Anyway, for this experiment, I played my check-in from the most recent OGM check-in call from YouTube, simulating a live Zoom call, and ran the audio into both Amazon and Google transcription in streaming (real-time) mode. I also ran the whole call through batch transcription with both Amazon and Google.
The transcription starts with the end of Tony’s check-in, then Jerry switching over to me, then my check-in, then Jerry switching over to Avril. My voice and speech quality is okay but not great - volume varies, and there are a number of filler words (um, uh) to navigate.
All of the machine transcriptions are good, but not perfect. Some quick observations:
- This is a technology demo, of course, not a product yet. But it still shows great promise.
- The Google transcription colors are red for “draft” transcription, and green for a completed chunk. The distracting duplication of lines is an artifact of the library I’m using, which can handle one draft line of text, but duplicates lines when there is more than one draft line of text.
- Google’s streaming latency is really good – almost real-time. (This is similar to what I see on my Pixel smartphone with Google’s “Live Caption” feature, by the way.)
- Amazon’s streaming latency is a little challenging – it sometimes takes seconds to catch up. I am guessing it’s not the backend, but rather that library I’m using to transfer the audio to the cloud, and it might be possible to get low latency with Amazon streaming, too.

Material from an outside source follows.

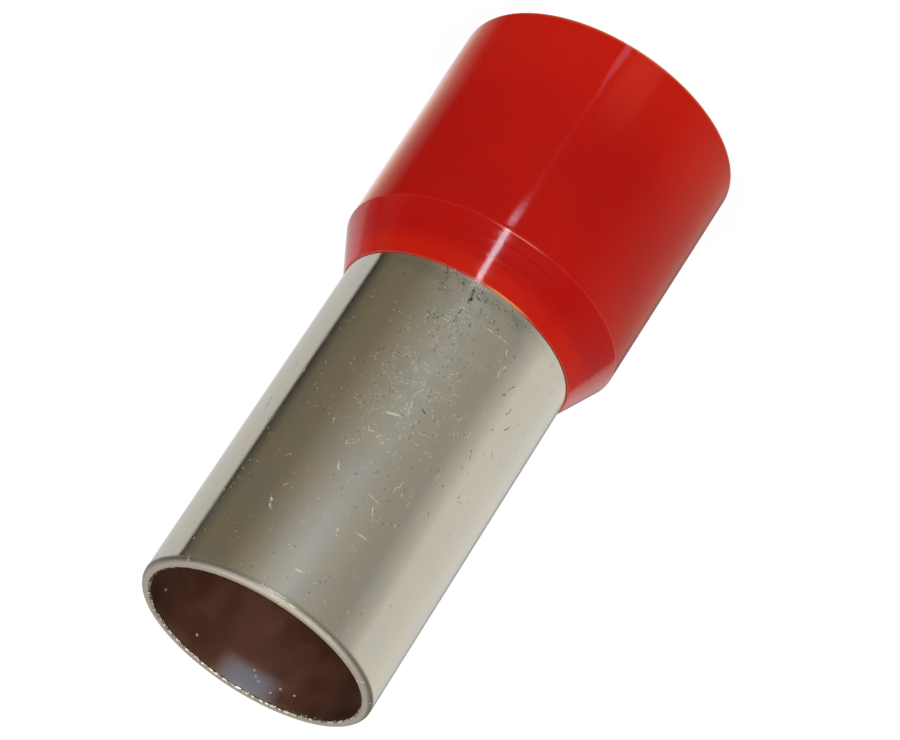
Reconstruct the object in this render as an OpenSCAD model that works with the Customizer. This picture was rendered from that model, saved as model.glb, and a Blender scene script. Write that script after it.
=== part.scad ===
// Insulated wire ferrule (cord end sleeve) for a 95 mm2 stranded conductor.
//
// Two pieces make it: a tinned copper tube, flared at its rear end, and a moulded
// plastic collar that grips the flare and funnels the stripped wire into the tube.
// It stands on the collar's mouth. Z is its axis, the collar's mouth is at Z = 0,
// and the tube's open end is at the top. Both pieces are turned from a section,
// drawn in the XY plane with X as the radius and Y as the height.

/* [Overall] */
// Length from the collar's mouth to the tube's open end
overall_len = 44; // [36:0.5:60]
// Length of bare tube that stands out of the collar
barrel_len = 24.8; // [12:0.1:32]

/* [Tube] */
// Bore of the tube, which takes the stripped strands
conductor_d = 14.7; // [8:0.1:24]
// Wall of the tube
tube_wall = 0.65; // [0.5:0.05:1.1]
// How far the flared rear end stands out from the tube, each side
flare_step = 0.85; // [0.4:0.05:1.2]
// Radius of the bend between the tube and its flare, on the outer side
bend_r = 2; // [0.5:0.1:3]
// How far the cut end is drawn in, each side
drawn_in = 0.2; // [0.1:0.02:0.34]
// Length over which the cut end is drawn in
drawn_in_len = 0.4; // [0.35:0.05:1.5]
// Radius on the inner edge of the cut end
cut_edge_r = 0.12; // [0.05:0.01:0.15]

/* [Collar] */
// Room in the collar for the wire's insulation, each side
insulation_room = 1.65; // [1.3:0.05:3]
// Wall of the collar at its mouth
collar_wall = 0.85; // [0.7:0.05:1.5]
// Angle of the nose and of the funnel inside it, to the axis
funnel_angle = 26; // [20:1:35]
// Wall left at the tip of the nose
nose_wall = 0.12; // [0.1:0.02:0.4]
// Mould draft on the outside of the collar, in degrees
draft_angle = 0.5; // [0:0.1:1]
// Radius round the outside of the mouth
mouth_r = 0.35; // [0.1:0.05:0.35]
// Bevel that leads the wire in, round the inside of the mouth
lead_in = 0.25; // [0.1:0.05:0.3]
// Radius between the collar's side and its nose
shoulder_r = 0.5; // [0.2:0.1:2]

/* [Hidden] */
$fn = 180;
past = 1; // how far a cut runs past what it cuts
crossing = 0.0002; // lets a round cross the two sides it joins, and not just graze them

// Tube
bore_r = conductor_d / 2;
tube_r = bore_r + tube_wall;
collar_len = overall_len - barrel_len;
// The tube starts to flare where it enters the collar, so the nose closes on the bend
bend_z = collar_len;
bend_centre = [tube_r + bend_r, bend_z];
// Straight part of the flare, beyond the bend
flare_leg = (flare_step - bend_r * (1 - cos(funnel_angle))) / sin(funnel_angle);

// Where a distance in from the bend's centre and a distance down the flare's leg lead
function flare_point(inward, down) = bend_centre
    + inward * [-cos(funnel_angle), -sin(funnel_angle)]
    + down * [sin(funnel_angle), -cos(funnel_angle)];
flare_outer_tip = flare_point(bend_r, flare_leg);
flare_inner_tip = flare_point(bend_r + tube_wall, flare_leg);
// The same lines carried past the flare's end, and its end face carried past both sides
flare_outer_past = flare_point(bend_r, flare_leg + past);
flare_inner_past = flare_point(bend_r + tube_wall, flare_leg + past);
flare_end_outside = flare_point(bend_r - past, flare_leg);
flare_end_inside = flare_point(bend_r + tube_wall + past, flare_leg);
// Where the lines of the tube and of the flare would meet, with no bend between them
bend_corner = [tube_r, bend_z - bend_r * tan(funnel_angle / 2)];
bore_corner = [bore_r, bend_z - (bend_r + tube_wall) * tan(funnel_angle / 2)];

// Radius of the arc that draws the cut end in
drawn_in_r = (drawn_in_len ^ 2 + drawn_in ^ 2) / (2 * drawn_in);

// Collar
entry_r = bore_r + insulation_room;
mouth_outer_r = entry_r + collar_wall;
nose_r = tube_r + nose_wall;
// The funnel carries on the flare's inner face until it reaches the entry's wall
funnel_foot = [entry_r, flare_inner_tip.y - (entry_r - flare_inner_tip.x) / tan(funnel_angle)];
// The drafted side and the nose meet at the shoulder
shoulder_z = (nose_r + collar_len * tan(funnel_angle) - mouth_outer_r)
    / (tan(funnel_angle) - tan(draft_angle));
shoulder = [mouth_outer_r - shoulder_z * tan(draft_angle), shoulder_z];

function unit(v) = v / norm(v);

// What a radius takes off an outward corner whose two sides lead to a and to b
module rounding(corner, a, b, r) {
    to_a = unit(a - corner);
    to_b = unit(b - corner);
    half = acos(to_a * to_b) / 2;
    centre = corner + unit(to_a + to_b) * r / sin(half);
    reach = r / tan(half);
    translate(centre) difference() {
        polygon((1 + past) * [
            [0, 0],
            corner + to_a * reach - centre,
            corner - centre,
            corner + to_b * reach - centre
        ]);
        circle(r = r + crossing);
    }
}

// The space inside the tube: the bore, and the funnel that the flare makes
module tube_inside() {
    polygon([
        [0, flare_inner_past.y],
        flare_inner_past,
        bore_corner,
        [bore_r, overall_len + past],
        [0, overall_len + past]
    ]);
    rounding(bore_corner, flare_inner_tip, [bore_r, overall_len], bend_r + tube_wall);
}

// The space round the tube, past the edge of its flare
module tube_outside() {
    difference() {
        polygon([
            flare_outer_past,
            bend_corner,
            [tube_r, overall_len + past],
            [flare_end_outside.x + past, overall_len + past],
            [flare_end_outside.x + past, flare_outer_past.y]
        ]);
        rounding(bend_corner, flare_outer_tip, [tube_r, overall_len], bend_r);
    }
}

module tube_section() {
    mouth_edge = [bore_r, overall_len];
    difference() {
        polygon([
            [0, flare_end_inside.y],
            flare_end_inside,
            flare_end_outside,
            [flare_end_outside.x, overall_len],
            [0, overall_len]
        ]);
        tube_inside();
        tube_outside();
        // Cutting off draws the end of the tube in a little
        translate([tube_r - drawn_in_r, overall_len - drawn_in_len]) difference() {
            square([drawn_in_r + past, drawn_in_len + past]);
            circle(r = drawn_in_r + crossing);
        }
        rounding(mouth_edge, mouth_edge - [0, 1], mouth_edge + [1, 0], cut_edge_r);
    }
}

// The collar's outline, solid to the axis
module collar_blank() {
    mouth = [mouth_outer_r, 0];
    nose = [nose_r, collar_len];
    difference() {
        polygon([[0, 0], mouth, shoulder, nose, [0, collar_len]]);
        rounding(mouth, [0, 0], shoulder, mouth_r);
        rounding(shoulder, mouth, nose, shoulder_r);
    }
}

// The space inside the collar: the entry, the funnel, and the seat of the flared tube.
// The collar is pressed on, so its seat has the tube's own outline, with no gap.
module collar_cavity() {
    polygon([
        [0, -past],
        [entry_r + lead_in + past, -past],
        [entry_r, lead_in],
        funnel_foot,
        flare_inner_tip,
        flare_outer_tip,
        bend_corner,
        [tube_r, collar_len + past],
        [0, collar_len + past]
    ]);
    rounding(bend_corner, flare_outer_tip, [tube_r, collar_len], bend_r);
}

module crimp_tube() {
    color("silver") rotate_extrude() tube_section();
}

module insulating_collar() {
    color("firebrick") rotate_extrude() difference() {
        collar_blank();
        collar_cavity();
    }
}

crimp_tube();
insulating_collar();
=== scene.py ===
# %% [markdown]
# # An insulated wire ferrule
#
# A ferrule is crimped on the end of a stranded wire, so that no strand splays out of a
# terminal. This one has two pieces: a tube of copper, plated with tin, and a collar of
# red polypropylene that grips the tube's flared rear end. It stands on the collar's
# mouth, with the tube's open end up.
#
# The lesson loads the construction model, turns both pieces again as smooth meshes,
# gives them their finishes, and sets up a small studio round them.

# %% Load the construction model
from math import acos, cos, degrees, hypot, pi, radians, sin, tan

import bpy
from mathutils import Matrix, Vector


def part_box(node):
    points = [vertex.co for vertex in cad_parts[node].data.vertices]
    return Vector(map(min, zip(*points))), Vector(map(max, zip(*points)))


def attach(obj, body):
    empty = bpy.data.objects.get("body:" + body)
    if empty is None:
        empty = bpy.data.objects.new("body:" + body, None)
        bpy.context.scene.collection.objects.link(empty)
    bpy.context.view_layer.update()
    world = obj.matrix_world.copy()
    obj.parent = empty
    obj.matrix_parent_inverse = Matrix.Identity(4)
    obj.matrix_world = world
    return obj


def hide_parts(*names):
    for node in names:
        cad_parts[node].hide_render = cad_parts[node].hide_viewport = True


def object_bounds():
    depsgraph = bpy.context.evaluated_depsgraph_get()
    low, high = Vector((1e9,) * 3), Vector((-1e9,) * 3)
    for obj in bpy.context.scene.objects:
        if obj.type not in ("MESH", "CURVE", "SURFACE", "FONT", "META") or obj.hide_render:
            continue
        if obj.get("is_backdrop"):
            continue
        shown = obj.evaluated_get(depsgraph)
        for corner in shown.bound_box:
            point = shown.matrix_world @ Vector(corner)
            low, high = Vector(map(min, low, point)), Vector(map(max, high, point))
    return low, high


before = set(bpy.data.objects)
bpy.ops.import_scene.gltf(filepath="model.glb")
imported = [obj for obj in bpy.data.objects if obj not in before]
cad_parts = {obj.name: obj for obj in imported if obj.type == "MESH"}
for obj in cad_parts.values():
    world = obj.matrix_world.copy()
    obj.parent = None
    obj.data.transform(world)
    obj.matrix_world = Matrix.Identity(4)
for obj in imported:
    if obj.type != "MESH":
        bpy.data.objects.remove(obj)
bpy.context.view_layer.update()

MM = 0.001
scene = bpy.context.scene
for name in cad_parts:
    low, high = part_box(name)
    print(name, "from", [round(v / MM, 2) for v in low], "to", [round(v / MM, 2) for v in high], "mm")

# %% [markdown]
# ## The camera
#
# A ferrule is often shown lying askew, with its open end towards the viewer. This one
# stands upright, so the camera does the leaning: it looks down a little, and rolls on
# its own axis until the ferrule's open end points to the lower left. A long lens from
# a quarter of a metre away keeps the two ends close to the same size.

# %% Camera
LOOK_DOWN = radians(26.95)
ROLL = radians(-147.06)
AIM = Vector((-0.85, 0, 21.27)) * MM
CAMERA_DISTANCE = 237.7 * MM
SENSOR_WIDTH, FOCAL_LENGTH = 36, 151.9

camera_data = bpy.data.cameras.new("camera")
camera_data.sensor_width = SENSOR_WIDTH
camera_data.lens = FOCAL_LENGTH
camera_data.clip_start = 10 * MM
camera = bpy.data.objects.new("camera", camera_data)
scene.collection.objects.link(camera)
scene.camera = camera

sight = Vector((0, cos(LOOK_DOWN), -sin(LOOK_DOWN)))
level_right = Vector((1, 0, 0))
level_up = level_right.cross(sight)
right = level_right * cos(ROLL) + level_up * sin(ROLL)
up = right.cross(sight)
turn = Matrix((right, up, -sight)).transposed()
camera.matrix_world = Matrix.Translation(AIM - sight * CAMERA_DISTANCE) @ turn.to_4x4()
scene.view_settings.view_transform = "Standard"
print("camera at", [round(v / MM, 1) for v in camera.matrix_world.translation], "mm")


# %% [markdown]
# ## Colours, nodes and materials
#
# Colours are written as sRGB hex, the way a swatch is labelled, and turned to the
# linear values that shaders work in. One function adds a node to any tree, with its
# settings, its values and its links, so that every tree below reads as a list.

# %% Helpers for colours, nodes and materials
def linear(swatch):
    """The linear values of an sRGB swatch."""
    channels = [int(swatch[i:i + 2], 16) / 255 for i in (1, 3, 5)]
    return [c / 12.92 if c <= 0.04045 else ((c + 0.055) / 1.055) ** 2.4 for c in channels] + [1]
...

- Punctuation is really nice. The default for Google is “no punctuation”, but you can enable punctuation for Google, which I did with one Google batch sample. I missed enabling it for the streaming sample.
- Less-common words and names are generally harder for the machines to recognize. This would make it hard to do the auto-look-up bot work without human assistance.
I am expecting to continue to play around with these technologies – let me know if you’d like to be involved.